Keep in mind that once you are through the import process you can always batch rename photos by selecting the photos while in Grid view of the Library module, and going to Library > Rename photos menu. You’ll have access to the same set of filename templates as well as the Filename Template editor. Likewise, if you need to go back and batch apply your new metadata template to previously imported photos you can also do that from Grid view by selecting all photos and choosing your metadata preset from the Preset drop-down menu located at the top of the Metadata panel.
Wow I learned something! Thanks for setting me straight Rob!
Question – if you apply an editing preset on import, are you destructively editing the RAW file? I’ve always thought I needed to be working on a virtual copy?

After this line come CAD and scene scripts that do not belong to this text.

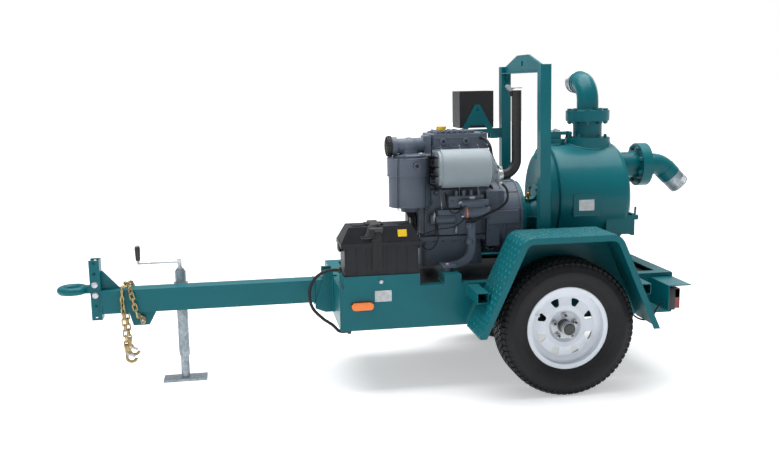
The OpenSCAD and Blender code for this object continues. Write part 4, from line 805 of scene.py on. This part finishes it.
welds = bmesh.new()
barrel_z, barrel_r = 0.933, 0.280
collar = []
for step in range(96):
    a = step / 96 * 2 * math.pi
    y = 0.1225 * math.sin(a)
    height = barrel_z + math.sqrt(barrel_r ** 2 - y * y) + 0.001
    collar.append(on_wheel(322 + 122.5 * math.cos(a), y * 1000, 0) + Vector((0, 0, height)))
bead(welds, collar, 0.0048, closed=True)
for centre, radius, axis, width in (
        ((322, 0, 1246), 0.079, (0, 0, 1), 0.0042), ((322, 0, 1334), 0.079, (0, 0, 1), 0.0038),
        ((322, 0, 1392), 0.059, (0, 0, 1), 0.0036), ((322, 126, 1541), 0.0605, (0, 1, 0), 0.0032),
        ((471, 0, 1085.7), 0.071, (1, 0, 0), 0.0042), ((603, 0, 1085.7), 0.071, (1, 0, 0), 0.0036),
        ((661, 0, 1085.7), 0.059, (1, 0, 0), 0.0036), ((140, 0, 1213), 0.0505, (0, 0, 1), 0.0034)):
    bead(welds, ring_points(on_wheel(*centre), radius, axis), width, closed=True)
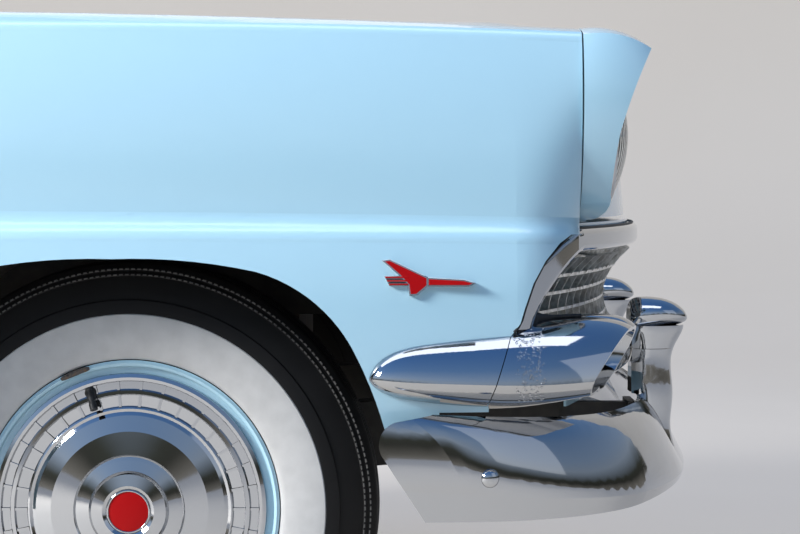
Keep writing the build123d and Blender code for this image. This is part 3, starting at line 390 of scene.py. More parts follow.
def grow(name, base, group, values, body, slot):
    """Runs a node group on a base mesh once and keeps the plain mesh that it makes."""
    source = in_scene(name + "_source", base)
    modifier = source.modifiers.new("grow", "NODES")
    modifier.node_group = group
    for item in group.interface.items_tree:
        if item.item_type == "SOCKET" and item.in_out == "INPUT" and item.name in values:
            modifier[item.identifier] = values[item.name]
    ready = source.evaluated_get(bpy.context.evaluated_depsgraph_get())
    mesh = bpy.data.meshes.new_from_object(ready)
    bpy.data.objects.remove(source)
    return new_object(name, mesh, body, slot)


def studded(name, places, piece, material, body, slot):
    """Copies of one small mesh on a list of (place, axis) or (place, axis, along)."""
    model = in_scene(name + "_model", piece)
    values = {"Piece": model, "Scale": 1.0, "Finish": material}
    made = grow(name, points_mesh(name, places), studs_group(), values, body, slot)
    bpy.data.objects.remove(model)
    return made


# Materials


def sky_blue_enamel(paint):
    """Baked gloss enamel: even colour, a clear wet gloss and orange peel a few millimetres across."""
    return finish(
        "sky_blue_enamel", relief=(6, 1.0, 0.06, 0.1), Base_Color=(*paint.colour, 1.0), Roughness=0.32,
        Coat_Weight=1.0, Coat_Roughness=0.04,
    )


def chrome_plate():
    """Plated steel: a clean mirror with faint polishing haze, and the ripple of the polished steel, tens
    of millimetres across."""
    return finish(
        "chrome_plate", (60, 4.0), rough=(0.02, 0.1), relief=(45, 1.0, 0.12, 0.4),
        Base_Color=srgb("B4B7BB"), Metallic=1.0,
    )


def bright_mesh_metal():
    """Plated pressings of the grille mesh: duller than the bumper, with dirt in patches."""
    stops = ((0.35, "B5B3AE"), (0.6, "EDEDEB"))
    return finish("bright_mesh_metal", (12, 5.0), stops, (0.45, 0.25), Metallic=1.0)


def chassis_paint():
    """Brushed-on chassis black with road dust."""
    stops = ((0.4, "141414"), (0.75, "3A3631"))
    return finish("chassis_paint", (40, 6.0), stops, (0.4, 0.75), (3, 2.0, 0.2, 0.3))


def sand_cast_iron():
    """Sand-cast iron: dark grey-brown, with a grain drawn at 2 mm so that it shows."""
    stops = ((0.35, "3C3A38"), (0.7, "5B5149"))
    return finish(
        "sand_cast_iron", (30, 5.0), stops, relief=(2, 2.0, 0.5, 0.4), Metallic=0.7, Roughness=0.6
    )


def bare_steel():
    """Turned and drawn steel, lightly oiled."""
    return finish("bare_steel", (8, 4.0), rough=(0.25, 0.5), Base_Color=srgb("8A8C8E"), Metallic=1.0)


def black_rubber():
    """Cured tyre rubber: near black, dull, with a fine moulded grain."""
    stops = ((0.35, "050506"), (0.7, "0D0D0E"))
    return finish(
        "black_rubber", (25, 5.0), stops, (0.55, 0.75), (1.5, 3.0, 0.2, 0.1), Specular_IOR_Level=0.3
    )


def white_rubber():
    """Whitewall rubber: chalky white, lightly soiled."""
    stops = ((0.3, "C3C1BD"), (0.65, "CDCBC7"))
    return finish("white_rubber", (25, 8.0), stops, relief=(2, 3.0, 0.1, 0.1), Roughness=0.5)


def lamp_glass():
    """Pressed glass: clear, with upright flutes about 9 mm apart that break up what shows through."""
    glass = finish(
        "lamp_glass", Base_Color=srgb("F2F5F5"), Roughness=0.05, Transmission_Weight=1.0, IOR=1.5
    )
    tree = glass.node_tree
    pitch = 8.976 * MM
    # A wave repeats every tenth of pi once its scale is applied
    wave = {"Vector": add(tree, "ShaderNodeTexCoord").outputs["Object"], "Scale": math.pi / 10 / pitch}
    flutes = add(tree, "ShaderNodeTexWave", wave, bands_direction="Y").outputs["Fac"]
    ridges = add(tree, "ShaderNodeBump", {"Height": flutes, "Strength": 0.5, "Distance": 1.0 * MM})
    tree.links.new(ridges.outputs["Normal"], tree.nodes["Principled BSDF"].inputs["Normal"])
    return glass


def silvered_glass():
    """The silvered bowl of a sealed lamp: a mirror with a soft haze."""
    return finish("silvered_glass", (20, 2.0), rough=(0.08, 0.16), Base_Color=srgb("E9EBEC"), Metallic=1.0)


def clear_water():
    """Beads of clean water: each bends what lies behind it and holds a glint."""
    return finish(
        "clear_water", (5, 1.0), rough=(0.0, 0.04), Base_Color=srgb("FFFFFF"), Transmission_Weight=1.0,
        IOR=1.33,
    )


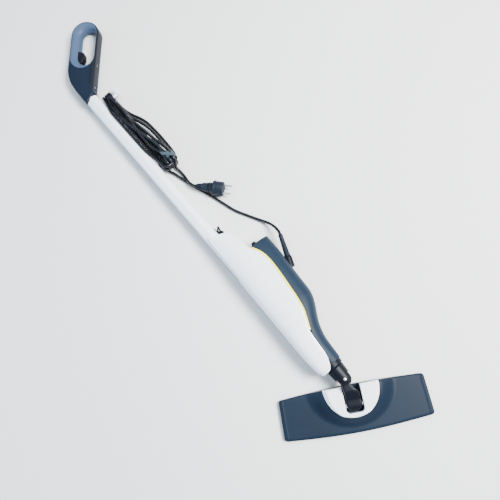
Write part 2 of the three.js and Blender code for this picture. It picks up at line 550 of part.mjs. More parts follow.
const PLATE_FLOOR = 12.6; // floor of the slot under the knuckle
const plateTop = (x, y) => HEAD_TOP + dome(x, y);
let plate = solid(headSlab(0, PLATE_BOTTOM, plateTop, 28, 10));
plate = plate.subtract(solid(slab(coverShape(GAP, 0), COVER_BOTTOM - GAP, 60, 0, 14)))
  .subtract(box(-SLOT_HALF, SLOT_HALF, -9, 60, PLATE_FLOOR, 60))
  .subtract(box(-31, 31, PIVOT.y - AXLE_R - GAP, PIVOT.y + AXLE_R + GAP, PIVOT.z, 60))
  .subtract(box(-66, 66, -4.3, 4.3, 0, 9.3));
for (const [x, y] of HEAD_SCREWS) {
  plate = plate.subtract(solid(at(cylinder("z", 2.2, 2.2, 0, 12, 12), x, y, 0)));
}
add(model, "head_plate", plate, slate);
add(model, "steam_channel", box(-65.5, 65.5, -4, 4, 5.8, 9), black);

HEAD_SCREWS.forEach(([x, y], i) => {
  const screw = turned([[0, 0.5], [3.6, 0.5], [3.6, 2.7], [1.8, 2.7], [1.8, 11], [0, 11]], 12)
    .rotateX(Math.PI / 2);
  add(model, `head_screw_${i + 1}`, at(screw, x, y, 0), steel);
});

const lipStrip = (edge, inner, outer) => {
  const points = [];
  for (let x = -148; x <= 148; x += 18.5) points.push([x, edge(x, outer)]);
  for (let x = 148; x >= -148; x -= 18.5) points.push([x, edge(x, inner)]);
  return slab(outline(points), 0.4, 5.4);
};
add(model, "front_lip", lipStrip(frontLine, 4.6, 1.6), rubber);
add(model, "back_lip", lipStrip(backLine, 4.6, 1.6), rubber);

// ---- Cord: strain relief to hank, hank, tail, plug ----------------------------------------------
// Points are [across the body, along it, height above the floor].
const HANK_TOP = 39;
const hankOutline = outline([
  [4.6, 640], [8, 627], [18, 622.5], [32, 623.5], [42, 630], [46.5, 641], [48.5, 656], [53.5, 680],
  [56, 712], [54.5, 752], [47, 785], [39, 809], [33, 836], [31.5, 870], [29, 880], [10, 880], [4.6, 874],
]);
const hookTunnel = box(-10, 80, HOOK_STATION - 8, HOOK_STATION + 6, 9, 34);
const hookBaseRoom = box(-20, 9.5, HOOK_STATION - 12, HOOK_STATION + 12, 6, 42);
const hank = solid(slab(hankOutline, 2, HANK_TOP, 3, 4)).subtract(hookTunnel).subtract(hookBaseRoom);
add(lying, "cord_hank", hank, rubber);

const STRAP = { from: 640, to: 652, x0: 2.2, x1: 50.8, z0: 0.4, z1: 40.9, thick: 1.3 };
const strap = box(STRAP.x0, STRAP.x1, STRAP.from, STRAP.to, STRAP.z0, STRAP.z1).subtract(
  box(STRAP.x0 + STRAP.thick, STRAP.x1 - STRAP.thick, STRAP.from - 5, STRAP.to + 5, STRAP.z0 + STRAP.thick,
    STRAP.z1 - STRAP.thick));
add(lying, "hank_strap", strap, strapGrey);

const PLUG_TAIL = new THREE.Vector3(36.2, 549, 18.5);
const PLUG_FACE = new THREE.Vector3(79.6, 497.8, 18.5);
const plugLength = PLUG_TAIL.distanceTo(PLUG_FACE);
const plugTurn = Math.atan2(PLUG_FACE.x - PLUG_TAIL.x, PLUG_FACE.y - PLUG_TAIL.y);
const onPlug = (geometry) => geometry.rotateZ(-plugTurn).translate(...PLUG_TAIL.toArray());
const plugProfile = [
  [0, 0], [4.8, 0], [5.6, 17], [8.2, 21], [9.5, 23], [13, 42], [18.2, 43], [18.2, 47], [17.2, 48],
  [17.2, plugLength - 2], [15.5, plugLength], [0, plugLength],
];
add(lying, "plug_body", onPlug(turned(plugProfile, 24)), rubber);
for (const side of [-1, 1]) {
  const pin = turned([[0, 0], [2.4, 0], [2.4, 17], [1.2, 18.8], [0, 18.8]], 12);
  pin.translate(side * 9.5, plugLength + GAP, 0);
  add(lying, `plug_pin_${side < 0 ? 1 : 2}`, onPlug(pin), steel);
}

const TAIL_ROUTE = [
  [31, 621, 10], [31.5, 612, 6.5], [32, 600, 5], [31.5, 589, 6.5], [30.2, 578, 10.5], [29.8, 568, 14.5],
  [31, 559, 17.5], [33.4, 552.4, 18.4], [35.8, 549.5, 18.5],
];
add(lying, "cord_tail", pipe(TAIL_ROUTE, CORD_R, 8, 8), rubber);

const LEAD_ROUTE = [
  [104.4, 325.9, 35], [107, 335, 32.5], [107.3, 350, 25], [104.6, 366, 15], [98, 382, 7.5], [90, 398, 4.2],
  [81.5, 415, 3.8], [73.5, 431, 3.8], [65.9, 448, 3.8], [58, 476, 3.8], [49.5, 506, 3.8], [41.5, 530, 3.8],
  [33.5, 553.4, 3.8], [27, 575, 3.8], [21.6, 596.6, 4.8], [17.6, 613, 8.6], [16.5, 620.6, 11],
];
add(lying, "cord_lead", pipe(LEAD_ROUTE, CORD_R, 8, 24), rubber);

export default model;
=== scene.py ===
"""Looks of an upright steam mop that lies on its side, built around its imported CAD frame."""

import json
import math

import bpy
from mathutils import Matrix, Vector

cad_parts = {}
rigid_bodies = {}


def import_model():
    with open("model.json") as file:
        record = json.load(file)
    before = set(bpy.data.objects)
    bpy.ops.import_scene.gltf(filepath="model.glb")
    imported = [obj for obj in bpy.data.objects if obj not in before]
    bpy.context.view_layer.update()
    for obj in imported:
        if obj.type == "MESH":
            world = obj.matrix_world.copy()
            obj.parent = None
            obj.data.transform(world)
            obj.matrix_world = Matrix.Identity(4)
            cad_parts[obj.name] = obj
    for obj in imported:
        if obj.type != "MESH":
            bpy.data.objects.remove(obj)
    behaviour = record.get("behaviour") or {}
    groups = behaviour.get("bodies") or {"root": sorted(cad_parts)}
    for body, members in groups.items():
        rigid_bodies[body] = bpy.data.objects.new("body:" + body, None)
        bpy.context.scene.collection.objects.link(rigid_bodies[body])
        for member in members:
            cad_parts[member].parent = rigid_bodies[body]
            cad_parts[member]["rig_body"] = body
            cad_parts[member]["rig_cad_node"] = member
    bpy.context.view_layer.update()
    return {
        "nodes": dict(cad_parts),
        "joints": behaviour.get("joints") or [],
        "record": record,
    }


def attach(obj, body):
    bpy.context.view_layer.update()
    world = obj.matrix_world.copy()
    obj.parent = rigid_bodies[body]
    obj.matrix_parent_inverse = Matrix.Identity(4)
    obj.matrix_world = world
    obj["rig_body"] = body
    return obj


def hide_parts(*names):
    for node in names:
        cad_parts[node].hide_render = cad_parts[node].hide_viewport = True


bl_info = {
    "name": "Steam mop",
    "version": (1, 0, 0),
    "blender": (4, 5, 0),
    "location": "3D View > Sidebar > Steam Mop",
    "description": "Adds the finished pieces of a steam mop, one operator for each group",
    "category": "Add Mesh",
}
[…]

No, it is not possible to destructively edit anywhere in Lightroom Classic (or Lightroom or Camera Raw), because Lightroom never changes the pixels in the original source photo. Changes (edits) are only ever applied to copies made during some form of output/export. All edits are destructive (no matter what program you use) when saving out an edited copy. As long as you are in Lightroom, then applying a preset on import is no different than applying a preset in the Develop module as far as destructiveness goes. In both cases you can always reset back to the default (unedited) settings.
Virtual copies are useful for many reasons, but are not required as part of a regular editing workflow. You can absolutely just work on the one original source photo to your heart’s content.